Set problem — Return the whole listing exactly as it stands.

Given information —
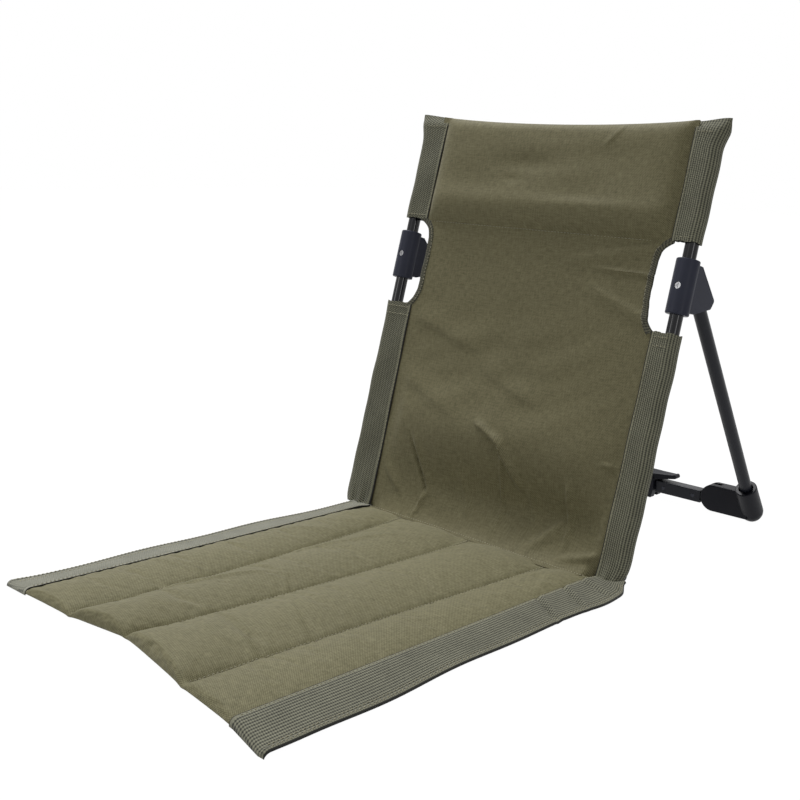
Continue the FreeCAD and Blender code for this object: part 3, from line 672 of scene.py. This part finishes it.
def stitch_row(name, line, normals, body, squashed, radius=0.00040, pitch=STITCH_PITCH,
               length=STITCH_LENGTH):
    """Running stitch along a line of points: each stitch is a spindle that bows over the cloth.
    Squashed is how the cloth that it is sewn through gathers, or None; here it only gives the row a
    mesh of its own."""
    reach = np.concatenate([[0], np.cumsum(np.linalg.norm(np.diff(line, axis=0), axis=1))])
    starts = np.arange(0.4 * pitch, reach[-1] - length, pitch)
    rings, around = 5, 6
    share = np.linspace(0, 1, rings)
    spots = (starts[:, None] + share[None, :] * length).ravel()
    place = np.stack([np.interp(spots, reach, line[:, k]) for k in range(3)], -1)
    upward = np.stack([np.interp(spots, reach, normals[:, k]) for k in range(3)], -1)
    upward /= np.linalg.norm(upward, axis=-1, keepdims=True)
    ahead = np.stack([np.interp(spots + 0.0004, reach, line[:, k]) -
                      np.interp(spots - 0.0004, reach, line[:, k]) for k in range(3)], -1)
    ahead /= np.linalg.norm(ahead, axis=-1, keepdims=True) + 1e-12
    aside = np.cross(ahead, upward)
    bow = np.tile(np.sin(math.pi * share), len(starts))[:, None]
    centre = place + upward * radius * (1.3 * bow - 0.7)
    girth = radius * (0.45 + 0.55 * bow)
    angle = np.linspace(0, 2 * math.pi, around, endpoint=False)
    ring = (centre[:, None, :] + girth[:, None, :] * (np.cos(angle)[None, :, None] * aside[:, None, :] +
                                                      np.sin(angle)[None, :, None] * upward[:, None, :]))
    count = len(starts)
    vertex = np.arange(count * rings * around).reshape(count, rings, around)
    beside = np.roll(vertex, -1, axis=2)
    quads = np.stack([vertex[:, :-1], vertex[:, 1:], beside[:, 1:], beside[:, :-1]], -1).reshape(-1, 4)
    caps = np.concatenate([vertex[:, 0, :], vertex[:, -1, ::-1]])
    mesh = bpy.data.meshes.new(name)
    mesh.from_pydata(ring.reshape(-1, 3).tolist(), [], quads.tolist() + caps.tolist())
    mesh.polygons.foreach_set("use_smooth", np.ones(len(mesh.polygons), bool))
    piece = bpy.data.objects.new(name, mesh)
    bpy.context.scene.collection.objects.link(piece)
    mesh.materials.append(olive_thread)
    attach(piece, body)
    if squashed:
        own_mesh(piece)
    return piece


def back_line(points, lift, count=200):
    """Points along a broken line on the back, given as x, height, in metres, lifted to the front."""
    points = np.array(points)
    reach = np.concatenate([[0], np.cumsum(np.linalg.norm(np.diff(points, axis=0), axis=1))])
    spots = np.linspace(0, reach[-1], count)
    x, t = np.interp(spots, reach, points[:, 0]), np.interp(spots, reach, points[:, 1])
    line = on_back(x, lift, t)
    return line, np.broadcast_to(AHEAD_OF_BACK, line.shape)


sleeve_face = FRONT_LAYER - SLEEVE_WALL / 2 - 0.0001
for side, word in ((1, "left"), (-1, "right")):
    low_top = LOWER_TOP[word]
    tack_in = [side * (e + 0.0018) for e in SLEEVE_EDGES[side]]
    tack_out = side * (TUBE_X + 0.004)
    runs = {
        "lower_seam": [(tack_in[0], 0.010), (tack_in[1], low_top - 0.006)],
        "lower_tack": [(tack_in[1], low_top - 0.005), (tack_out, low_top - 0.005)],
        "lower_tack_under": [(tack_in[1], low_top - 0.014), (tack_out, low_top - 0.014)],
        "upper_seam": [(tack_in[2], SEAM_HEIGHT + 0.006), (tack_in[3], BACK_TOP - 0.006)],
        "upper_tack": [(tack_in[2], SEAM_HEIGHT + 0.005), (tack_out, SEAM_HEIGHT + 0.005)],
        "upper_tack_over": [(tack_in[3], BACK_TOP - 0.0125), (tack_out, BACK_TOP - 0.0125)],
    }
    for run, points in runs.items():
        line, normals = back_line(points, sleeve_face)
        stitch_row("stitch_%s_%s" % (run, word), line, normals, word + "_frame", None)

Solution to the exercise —
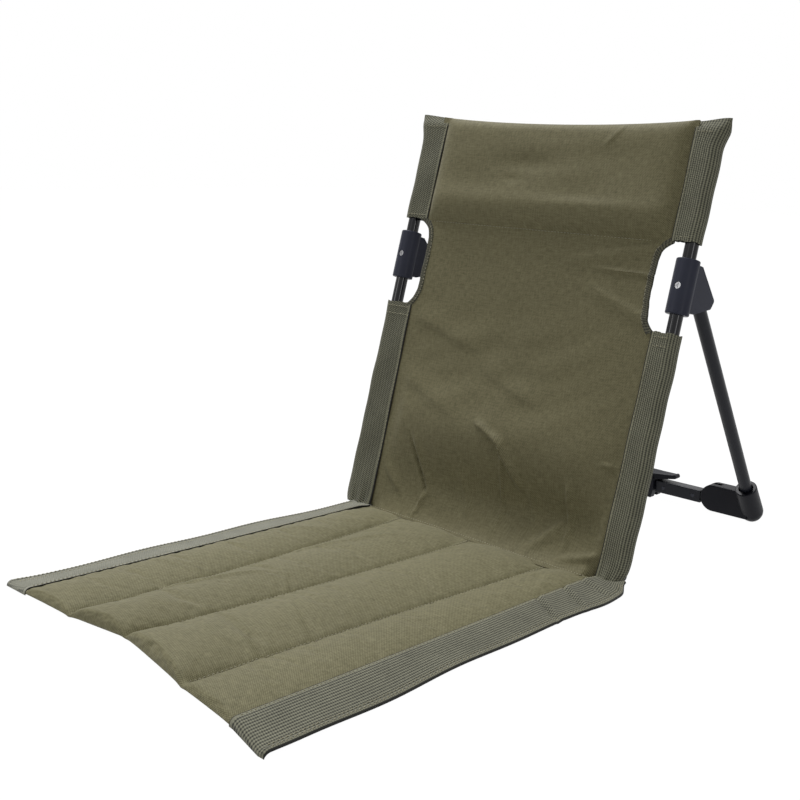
Continue the FreeCAD and Blender code for this object: part 3, from line 672 of scene.py. This part finishes it.
def stitch_row(name, line, normals, body, squashed, radius=0.00040, pitch=STITCH_PITCH,
               length=STITCH_LENGTH):
    """Running stitch along a line of points: each stitch is a spindle that bows over the cloth.
    Squashed is how the cloth that it is sewn through gathers, or None; here it only gives the row a
    mesh of its own."""
    reach = np.concatenate([[0], np.cumsum(np.linalg.norm(np.diff(line, axis=0), axis=1))])
    starts = np.arange(0.4 * pitch, reach[-1] - length, pitch)
    rings, around = 5, 6
    share = np.linspace(0, 1, rings)
    spots = (starts[:, None] + share[None, :] * length).ravel()
    place = np.stack([np.interp(spots, reach, line[:, k]) for k in range(3)], -1)
    upward = np.stack([np.interp(spots, reach, normals[:, k]) for k in range(3)], -1)
    upward /= np.linalg.norm(upward, axis=-1, keepdims=True)
    ahead = np.stack([np.interp(spots + 0.0004, reach, line[:, k]) -
                      np.interp(spots - 0.0004, reach, line[:, k]) for k in range(3)], -1)
    ahead /= np.linalg.norm(ahead, axis=-1, keepdims=True) + 1e-12
    aside = np.cross(ahead, upward)
    bow = np.tile(np.sin(math.pi * share), len(starts))[:, None]
    centre = place + upward * radius * (1.3 * bow - 0.7)
    girth = radius * (0.45 + 0.55 * bow)
    angle = np.linspace(0, 2 * math.pi, around, endpoint=False)
    ring = (centre[:, None, :] + girth[:, None, :] * (np.cos(angle)[None, :, None] * aside[:, None, :] +
                                                      np.sin(angle)[None, :, None] * upward[:, None, :]))
    count = len(starts)
    vertex = np.arange(count * rings * around).reshape(count, rings, around)
    beside = np.roll(vertex, -1, axis=2)
    quads = np.stack([vertex[:, :-1], vertex[:, 1:], beside[:, 1:], beside[:, :-1]], -1).reshape(-1, 4)
    caps = np.concatenate([vertex[:, 0, :], vertex[:, -1, ::-1]])
    mesh = bpy.data.meshes.new(name)
    mesh.from_pydata(ring.reshape(-1, 3).tolist(), [], quads.tolist() + caps.tolist())
    mesh.polygons.foreach_set("use_smooth", np.ones(len(mesh.polygons), bool))
    piece = bpy.data.objects.new(name, mesh)
    bpy.context.scene.collection.objects.link(piece)
    mesh.materials.append(olive_thread)
    attach(piece, body)
    if squashed:
        own_mesh(piece)
    return piece


def back_line(points, lift, count=200):
    """Points along a broken line on the back, given as x, height, in metres, lifted to the front."""
    points = np.array(points)
    reach = np.concatenate([[0], np.cumsum(np.linalg.norm(np.diff(points, axis=0), axis=1))])
    spots = np.linspace(0, reach[-1], count)
    x, t = np.interp(spots, reach, points[:, 0]), np.interp(spots, reach, points[:, 1])
    line = on_back(x, lift, t)
    return line, np.broadcast_to(AHEAD_OF_BACK, line.shape)


sleeve_face = FRONT_LAYER - SLEEVE_WALL / 2 - 0.0001
for side, word in ((1, "left"), (-1, "right")):
    low_top = LOWER_TOP[word]
    tack_in = [side * (e + 0.0018) for e in SLEEVE_EDGES[side]]
    tack_out = side * (TUBE_X + 0.004)
    runs = {
        "lower_seam": [(tack_in[0], 0.010), (tack_in[1], low_top - 0.006)],
        "lower_tack": [(tack_in[1], low_top - 0.005), (tack_out, low_top - 0.005)],
        "lower_tack_under": [(tack_in[1], low_top - 0.014), (tack_out, low_top - 0.014)],
        "upper_seam": [(tack_in[2], SEAM_HEIGHT + 0.006), (tack_in[3], BACK_TOP - 0.006)],
        "upper_tack": [(tack_in[2], SEAM_HEIGHT + 0.005), (tack_out, SEAM_HEIGHT + 0.005)],
        "upper_tack_over": [(tack_in[3], BACK_TOP - 0.0125), (tack_out, BACK_TOP - 0.0125)],
    }
    for run, points in runs.items():
        line, normals = back_line(points, sleeve_face)
        stitch_row("stitch_%s_%s" % (run, word), line, normals, word + "_frame", None)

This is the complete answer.